What to do ▸ Your task is to repeat only the lines from the one with "mesh = egg_mesh()" through the one with "import random", exactly as they stand, both ends included.

Material ▸
============

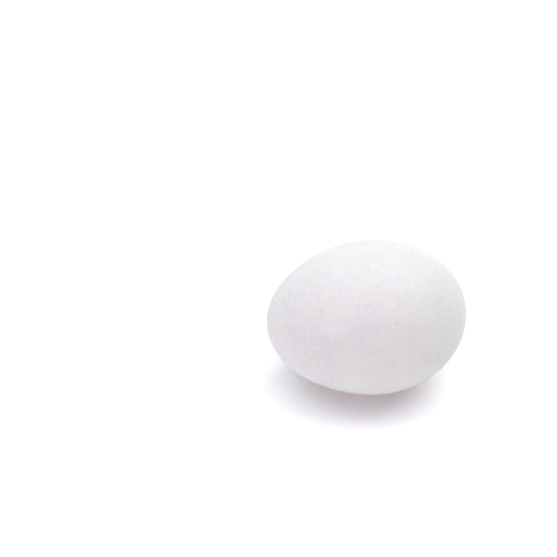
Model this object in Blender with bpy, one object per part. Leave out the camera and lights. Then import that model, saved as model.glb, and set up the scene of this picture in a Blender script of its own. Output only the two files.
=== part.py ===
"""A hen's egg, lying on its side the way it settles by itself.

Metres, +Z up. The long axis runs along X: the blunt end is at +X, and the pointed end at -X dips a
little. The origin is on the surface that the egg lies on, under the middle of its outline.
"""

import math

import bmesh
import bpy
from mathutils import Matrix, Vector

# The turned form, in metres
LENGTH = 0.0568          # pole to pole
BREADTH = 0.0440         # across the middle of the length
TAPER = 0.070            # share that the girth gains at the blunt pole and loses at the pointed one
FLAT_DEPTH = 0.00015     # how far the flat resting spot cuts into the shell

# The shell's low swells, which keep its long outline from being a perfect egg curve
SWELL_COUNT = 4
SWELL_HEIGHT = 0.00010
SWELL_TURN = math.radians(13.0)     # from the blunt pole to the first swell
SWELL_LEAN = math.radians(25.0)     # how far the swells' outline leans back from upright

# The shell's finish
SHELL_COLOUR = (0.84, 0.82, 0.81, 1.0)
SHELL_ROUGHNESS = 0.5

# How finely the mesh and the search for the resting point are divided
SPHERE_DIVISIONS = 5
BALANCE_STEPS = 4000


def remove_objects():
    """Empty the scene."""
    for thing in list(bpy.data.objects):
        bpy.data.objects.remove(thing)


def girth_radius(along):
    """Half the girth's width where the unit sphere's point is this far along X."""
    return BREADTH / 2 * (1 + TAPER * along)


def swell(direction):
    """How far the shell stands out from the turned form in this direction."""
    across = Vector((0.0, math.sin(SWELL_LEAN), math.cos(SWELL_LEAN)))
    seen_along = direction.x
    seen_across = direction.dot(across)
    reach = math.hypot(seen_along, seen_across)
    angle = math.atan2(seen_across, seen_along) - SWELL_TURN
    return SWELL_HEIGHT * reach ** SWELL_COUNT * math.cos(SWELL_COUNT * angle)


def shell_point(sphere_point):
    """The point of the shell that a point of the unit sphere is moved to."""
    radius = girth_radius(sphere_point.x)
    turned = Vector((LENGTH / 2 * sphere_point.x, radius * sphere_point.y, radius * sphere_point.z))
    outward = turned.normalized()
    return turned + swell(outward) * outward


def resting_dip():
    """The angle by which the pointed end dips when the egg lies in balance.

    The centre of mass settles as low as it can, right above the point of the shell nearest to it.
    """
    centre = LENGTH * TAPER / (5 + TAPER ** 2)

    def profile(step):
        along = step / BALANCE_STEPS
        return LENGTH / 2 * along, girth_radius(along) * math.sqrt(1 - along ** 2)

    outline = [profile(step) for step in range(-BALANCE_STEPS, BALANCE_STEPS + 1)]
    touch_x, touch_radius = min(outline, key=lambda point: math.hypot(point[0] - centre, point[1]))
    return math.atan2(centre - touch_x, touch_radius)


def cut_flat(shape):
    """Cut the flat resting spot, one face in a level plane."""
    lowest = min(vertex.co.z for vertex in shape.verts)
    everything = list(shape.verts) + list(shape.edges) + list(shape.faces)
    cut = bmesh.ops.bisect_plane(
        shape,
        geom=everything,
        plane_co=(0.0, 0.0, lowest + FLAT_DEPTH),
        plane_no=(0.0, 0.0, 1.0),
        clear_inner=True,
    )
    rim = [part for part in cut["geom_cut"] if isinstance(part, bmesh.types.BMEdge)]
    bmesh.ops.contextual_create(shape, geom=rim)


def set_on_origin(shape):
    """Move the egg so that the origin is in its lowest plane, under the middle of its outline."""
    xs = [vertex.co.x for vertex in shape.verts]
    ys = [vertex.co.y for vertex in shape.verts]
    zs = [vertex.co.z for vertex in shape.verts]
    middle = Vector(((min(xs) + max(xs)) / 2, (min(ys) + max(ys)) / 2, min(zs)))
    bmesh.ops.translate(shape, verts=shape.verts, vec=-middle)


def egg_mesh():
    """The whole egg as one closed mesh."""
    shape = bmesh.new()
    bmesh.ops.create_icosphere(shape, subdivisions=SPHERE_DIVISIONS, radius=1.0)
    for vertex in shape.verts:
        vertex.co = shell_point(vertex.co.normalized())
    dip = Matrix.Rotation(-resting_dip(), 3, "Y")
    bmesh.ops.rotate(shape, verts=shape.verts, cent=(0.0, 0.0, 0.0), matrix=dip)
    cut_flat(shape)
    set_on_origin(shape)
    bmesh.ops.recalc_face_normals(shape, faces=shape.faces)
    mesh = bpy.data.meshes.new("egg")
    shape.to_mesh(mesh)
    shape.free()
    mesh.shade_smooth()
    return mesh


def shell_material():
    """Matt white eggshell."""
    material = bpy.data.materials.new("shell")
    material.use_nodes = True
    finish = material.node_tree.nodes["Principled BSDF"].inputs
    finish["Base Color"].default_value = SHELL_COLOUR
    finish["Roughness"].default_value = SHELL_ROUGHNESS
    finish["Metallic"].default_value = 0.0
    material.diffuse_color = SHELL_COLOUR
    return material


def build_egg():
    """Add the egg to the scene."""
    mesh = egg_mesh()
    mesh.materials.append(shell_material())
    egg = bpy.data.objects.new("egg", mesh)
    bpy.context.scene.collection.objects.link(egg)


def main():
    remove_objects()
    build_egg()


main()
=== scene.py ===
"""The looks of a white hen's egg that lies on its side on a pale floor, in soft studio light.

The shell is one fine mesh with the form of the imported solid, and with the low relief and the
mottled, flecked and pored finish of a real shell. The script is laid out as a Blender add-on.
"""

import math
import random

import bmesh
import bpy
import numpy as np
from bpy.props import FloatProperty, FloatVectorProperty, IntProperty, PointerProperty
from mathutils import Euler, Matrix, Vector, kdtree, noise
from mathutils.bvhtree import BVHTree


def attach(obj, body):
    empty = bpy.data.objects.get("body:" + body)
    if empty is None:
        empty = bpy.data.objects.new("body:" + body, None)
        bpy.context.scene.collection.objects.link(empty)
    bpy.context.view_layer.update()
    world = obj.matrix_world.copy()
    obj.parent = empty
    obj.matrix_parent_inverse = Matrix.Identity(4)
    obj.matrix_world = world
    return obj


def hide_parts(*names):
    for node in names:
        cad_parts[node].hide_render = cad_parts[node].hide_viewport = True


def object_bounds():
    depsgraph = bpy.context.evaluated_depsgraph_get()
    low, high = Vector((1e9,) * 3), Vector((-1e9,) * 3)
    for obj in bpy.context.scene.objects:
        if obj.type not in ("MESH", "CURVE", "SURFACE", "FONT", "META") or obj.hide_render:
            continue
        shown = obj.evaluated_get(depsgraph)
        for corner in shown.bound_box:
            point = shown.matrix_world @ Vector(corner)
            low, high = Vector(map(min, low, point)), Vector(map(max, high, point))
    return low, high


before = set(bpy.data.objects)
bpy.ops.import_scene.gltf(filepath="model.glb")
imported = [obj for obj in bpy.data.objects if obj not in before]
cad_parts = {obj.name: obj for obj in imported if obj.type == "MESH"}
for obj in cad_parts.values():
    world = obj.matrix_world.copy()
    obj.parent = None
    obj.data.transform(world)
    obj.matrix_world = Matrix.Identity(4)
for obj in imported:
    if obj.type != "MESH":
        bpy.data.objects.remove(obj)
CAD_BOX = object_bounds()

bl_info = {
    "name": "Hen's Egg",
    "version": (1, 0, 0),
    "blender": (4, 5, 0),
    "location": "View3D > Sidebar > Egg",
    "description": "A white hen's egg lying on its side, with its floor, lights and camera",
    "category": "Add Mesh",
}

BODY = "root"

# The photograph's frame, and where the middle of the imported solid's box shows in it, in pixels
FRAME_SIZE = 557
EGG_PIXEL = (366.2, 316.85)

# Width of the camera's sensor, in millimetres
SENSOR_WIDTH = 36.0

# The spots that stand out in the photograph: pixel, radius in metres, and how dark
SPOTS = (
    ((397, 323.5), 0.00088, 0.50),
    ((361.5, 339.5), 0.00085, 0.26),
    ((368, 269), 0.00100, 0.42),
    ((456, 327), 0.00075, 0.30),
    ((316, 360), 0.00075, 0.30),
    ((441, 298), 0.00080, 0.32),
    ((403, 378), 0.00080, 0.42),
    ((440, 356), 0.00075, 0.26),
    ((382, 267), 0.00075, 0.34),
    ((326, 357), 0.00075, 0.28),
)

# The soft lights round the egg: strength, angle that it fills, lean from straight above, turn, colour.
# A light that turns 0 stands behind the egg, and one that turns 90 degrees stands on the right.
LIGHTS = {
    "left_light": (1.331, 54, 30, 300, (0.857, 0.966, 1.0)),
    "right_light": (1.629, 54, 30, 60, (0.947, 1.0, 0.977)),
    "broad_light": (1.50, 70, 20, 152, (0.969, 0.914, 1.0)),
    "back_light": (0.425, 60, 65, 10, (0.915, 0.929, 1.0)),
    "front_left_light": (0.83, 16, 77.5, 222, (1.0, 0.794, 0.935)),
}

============

Task solution ▸
    mesh = egg_mesh()
    mesh.materials.append(shell_material())
    egg = bpy.data.objects.new("egg", mesh)
    bpy.context.scene.collection.objects.link(egg)


def main():
    remove_objects()
    build_egg()


main()
=== scene.py ===
"""The looks of a white hen's egg that lies on its side on a pale floor, in soft studio light.

The shell is one fine mesh with the form of the imported solid, and with the low relief and the
mottled, flecked and pored finish of a real shell. The script is laid out as a Blender add-on.
"""

import math
import random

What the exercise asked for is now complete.